How can we compute a binomial series of the form $\sum_{n=0}^\infty {-{3}/{2} \choose n}\frac{(-1)^n}{(2n+1)^3}$

Question

I have been trying to find problems involving binomial series and then converting the series into an integral, but this particular series, $$S = \sum_{n=0}^\infty {-{3}/{2} \choose n}\frac{(-1)^n}{(2n+1)^3}$$ has stumped me. My initial approach was showing that $$S = \int_0^1 \frac{\log^2{x}}{\sqrt[3]{1-x^2}}\ \mathrm{d}x$$ which I am not sure how to solve. An easier case would be if we had $-\frac{1}{2}$ instead of $-\frac{1}{3}$. Any ideas would be greatly appreciated. Thanks!

Answer 1

Hint.
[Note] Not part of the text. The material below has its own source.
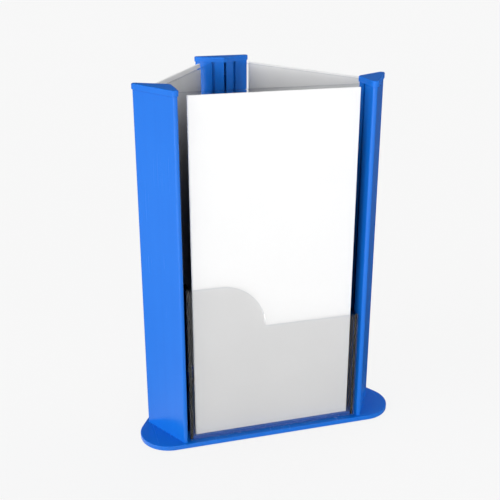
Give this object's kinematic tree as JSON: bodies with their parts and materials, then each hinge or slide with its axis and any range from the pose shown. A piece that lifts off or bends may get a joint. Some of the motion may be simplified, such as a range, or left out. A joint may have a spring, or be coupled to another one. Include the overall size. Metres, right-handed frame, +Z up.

Concerning the evaluation of $$ S = \int_0^1 \frac{\log^2{x}}{\sqrt[3]{1-x^2}}\ \mathrm{d}x $$ one may recall the Euler beta result $$ \int_0^1 t^{a-1}(1-t)^{b-1}\ \mathrm{d}t=\frac{\Gamma(a)\Gamma(b)}{\Gamma(a+b)},\quad a>0,\,b>0, $$ giving with $t=x^2$, $\,dt=2xdx$, $$ 2\int_0^1 x^{2a-1}(1-x^2)^{-1/3}\ \mathrm{d}x=\frac{\Gamma(a)\Gamma\left(\frac23\right)}{\Gamma\left(a+\frac23\right)},\quad a>0, $$ then by differentiating twice one gets $$ S = \left.\partial_a^2\left(\frac{\Gamma(a)\Gamma\left(\frac23\right)}{8\Gamma\left(a+\frac23\right)}\right)\right|_{a=\frac12} $$ a result which one may simplify in terms of the polygamma function.